Yellowrobe recalls how this choice also made an impact beyond their family.

“Growing up on the reservation, I can remember cars pulling into our driveway in the middle of the night,” he says. “I would hear someone knock on the door, call my father’s name, apologise, saying, ‘I’ve been drinking. I haven’t fed my children in two or three days. Can you help me?’

“I would hear my father and mother get up. And as a child, I knew my family was reaching out to touch someone’s life. They didn’t teach us—they modelled it for us. That was generosity in motion. “They had a belief system that there was a deep sense of purpose and there was a reason for life.

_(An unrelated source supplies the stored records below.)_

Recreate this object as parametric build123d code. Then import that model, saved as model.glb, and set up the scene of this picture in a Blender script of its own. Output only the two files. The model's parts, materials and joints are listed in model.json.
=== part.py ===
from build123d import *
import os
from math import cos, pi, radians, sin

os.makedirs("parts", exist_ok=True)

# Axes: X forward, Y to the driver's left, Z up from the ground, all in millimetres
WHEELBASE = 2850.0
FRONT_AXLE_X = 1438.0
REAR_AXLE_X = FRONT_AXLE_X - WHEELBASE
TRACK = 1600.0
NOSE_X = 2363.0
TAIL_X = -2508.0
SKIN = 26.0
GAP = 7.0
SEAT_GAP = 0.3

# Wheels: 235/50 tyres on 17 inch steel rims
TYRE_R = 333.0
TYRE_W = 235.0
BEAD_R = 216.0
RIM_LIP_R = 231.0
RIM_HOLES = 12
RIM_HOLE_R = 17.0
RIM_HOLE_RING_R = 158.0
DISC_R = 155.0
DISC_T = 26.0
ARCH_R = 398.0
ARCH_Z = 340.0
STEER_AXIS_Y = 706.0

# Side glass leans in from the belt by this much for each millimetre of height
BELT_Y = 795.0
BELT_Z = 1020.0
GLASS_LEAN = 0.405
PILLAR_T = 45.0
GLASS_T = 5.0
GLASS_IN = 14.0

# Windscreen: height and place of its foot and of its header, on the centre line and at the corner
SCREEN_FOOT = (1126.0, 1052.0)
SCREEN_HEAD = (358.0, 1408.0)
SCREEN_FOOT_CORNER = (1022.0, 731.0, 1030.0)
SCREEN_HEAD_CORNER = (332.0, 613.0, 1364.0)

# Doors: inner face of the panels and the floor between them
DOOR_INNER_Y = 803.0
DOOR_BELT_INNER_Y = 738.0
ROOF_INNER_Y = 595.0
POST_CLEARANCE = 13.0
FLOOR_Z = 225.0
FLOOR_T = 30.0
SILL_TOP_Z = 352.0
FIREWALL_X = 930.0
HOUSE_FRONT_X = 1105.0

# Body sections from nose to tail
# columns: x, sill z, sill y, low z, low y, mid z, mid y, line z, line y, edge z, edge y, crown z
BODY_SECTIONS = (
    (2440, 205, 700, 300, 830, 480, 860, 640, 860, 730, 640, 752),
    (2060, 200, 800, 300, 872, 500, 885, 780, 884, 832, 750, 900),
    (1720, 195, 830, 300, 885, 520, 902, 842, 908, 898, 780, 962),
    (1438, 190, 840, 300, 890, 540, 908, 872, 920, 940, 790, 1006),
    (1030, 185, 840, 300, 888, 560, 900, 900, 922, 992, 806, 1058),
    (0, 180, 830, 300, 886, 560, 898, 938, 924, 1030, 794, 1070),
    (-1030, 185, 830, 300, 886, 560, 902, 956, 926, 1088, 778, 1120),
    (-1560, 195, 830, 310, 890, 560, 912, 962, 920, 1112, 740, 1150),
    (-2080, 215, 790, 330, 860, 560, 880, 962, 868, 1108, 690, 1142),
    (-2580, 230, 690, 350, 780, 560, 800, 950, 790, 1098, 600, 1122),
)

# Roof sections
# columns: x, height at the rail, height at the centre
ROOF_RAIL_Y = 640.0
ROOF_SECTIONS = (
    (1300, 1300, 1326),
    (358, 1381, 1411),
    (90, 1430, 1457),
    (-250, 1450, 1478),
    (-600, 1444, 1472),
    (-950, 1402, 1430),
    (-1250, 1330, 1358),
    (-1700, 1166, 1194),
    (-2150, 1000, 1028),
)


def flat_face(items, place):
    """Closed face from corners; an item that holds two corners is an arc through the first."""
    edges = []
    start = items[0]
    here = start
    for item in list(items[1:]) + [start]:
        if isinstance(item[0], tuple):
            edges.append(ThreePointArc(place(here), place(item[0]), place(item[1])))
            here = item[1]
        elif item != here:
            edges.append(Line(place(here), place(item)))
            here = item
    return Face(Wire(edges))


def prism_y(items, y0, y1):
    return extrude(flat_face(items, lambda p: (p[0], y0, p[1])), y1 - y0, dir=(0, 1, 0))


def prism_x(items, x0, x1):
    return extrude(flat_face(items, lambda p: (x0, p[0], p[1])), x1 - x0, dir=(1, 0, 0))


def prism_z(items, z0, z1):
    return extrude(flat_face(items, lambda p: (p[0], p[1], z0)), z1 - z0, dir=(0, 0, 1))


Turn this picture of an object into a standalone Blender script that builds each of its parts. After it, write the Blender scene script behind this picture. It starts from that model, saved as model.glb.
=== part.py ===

And that was modelled for us as a family.”

Yellowrobe references the “Circle of courage” model to explain the difference he sees in his family and that he has applied in his work. “Our word for children simply means ‘sacred child’ or ‘sacred being,’” he explains. “And so our children were placed on a pedestal and anthropologists have long known that our people reared respectful, courageous children without all the adverse controls.”

According to Yellowrobe, relationships are vital to this process. “When we have a relationship and until the children and their families are able to see the character and integrity in you, that will help remove the barriers that exist between most relationships,” he says. “We’re experiencing within the cultures a lack of trust. And when trust is in place, once again you begin to see barriers come down.”

“Our children have been poisoned. Our kids have been told, ‘I wish you were never born.’ Our kids have been told, ‘You’re alcoholics, you’re drunks, you’ll never amount to anything and you won’t graduate from high school, nor will you attain because of what you have experienced.’”

“We have a tendency as adults who use our autobiographical experiences to try to impact children,” Yellowrobe continues. “But I want to be able to listen to them. I want to be able to hear their heart. I want to be able to disclose and know that I’m a trusted adult.”

In his experience, this is the basis of making changes. “When they begin to find that model, when they begin to align with that model through relationship, it’s all about empowering that child based on their deepest desires, their greatest strengths,” says Yellowrobe.

“I teach that the curse of society is the norm, and sometimes society tries to get us to go with the flow, while we live in a world that’s a negative flow,” he says. “Living by faith, living by purpose, is almost like trying to paddle upstream. I want kids to study which way the crowd is going and, based on a deep sense of purpose, realise the potential is there to make a choice to go the opposite direction.”

Again, for Yellowrobe, this is based on relationships. “Children tend to become what that most trusted adult thinks they will become, and when trust is there through relationship it will form trustworthiness,” he explains.

And when trustworthiness is in place we begin to see the potential, we begin to see that child show an interest based on their environment. We’re all products of our environment; but how we view that world serves as the lenses on what’s been modelled to us. And so we need to get back to modelling to our kids who they are.”

Yellowrobe emphasises the importance of a sense of purpose in growing healthy young people. “Purpose is the original intent for the creation or the existence of a thing,” he expands.

“We’ve had strong beliefs in a Creator and our children are beginning to understand that the Creator put them here for a reason. And with that purpose our children will be able to rise higher. That sense of purpose will serve as a guiding light to help them dig deep and help them realise the importance of overcoming obstacles.”

With a broad smile and a gentle but firm delivery, Yellowrobe is enthusiastic in sharing wisdom from his heritage in explaining the “Circle of courage” model—and he sees that this sharing fits with the value of generosity that is itself part of the model.

“Based on the values and the principles within the culture, one of our greatest strengths was to be able to share our culture with the many,” says Yellowrobe. “That is one of the greatest strengths of the ‘Circle of courage.’”

“When that sense of belonging was in place and our children were able to master things in their lives and begin to think in terms of independence, their greatest strength was to be able to give back.”

*As described in Reclaiming Youth at Risk: Our Hope for the Future by Larry K Brendtro, Martin Brokenleg and Steve Van Bockern (1990).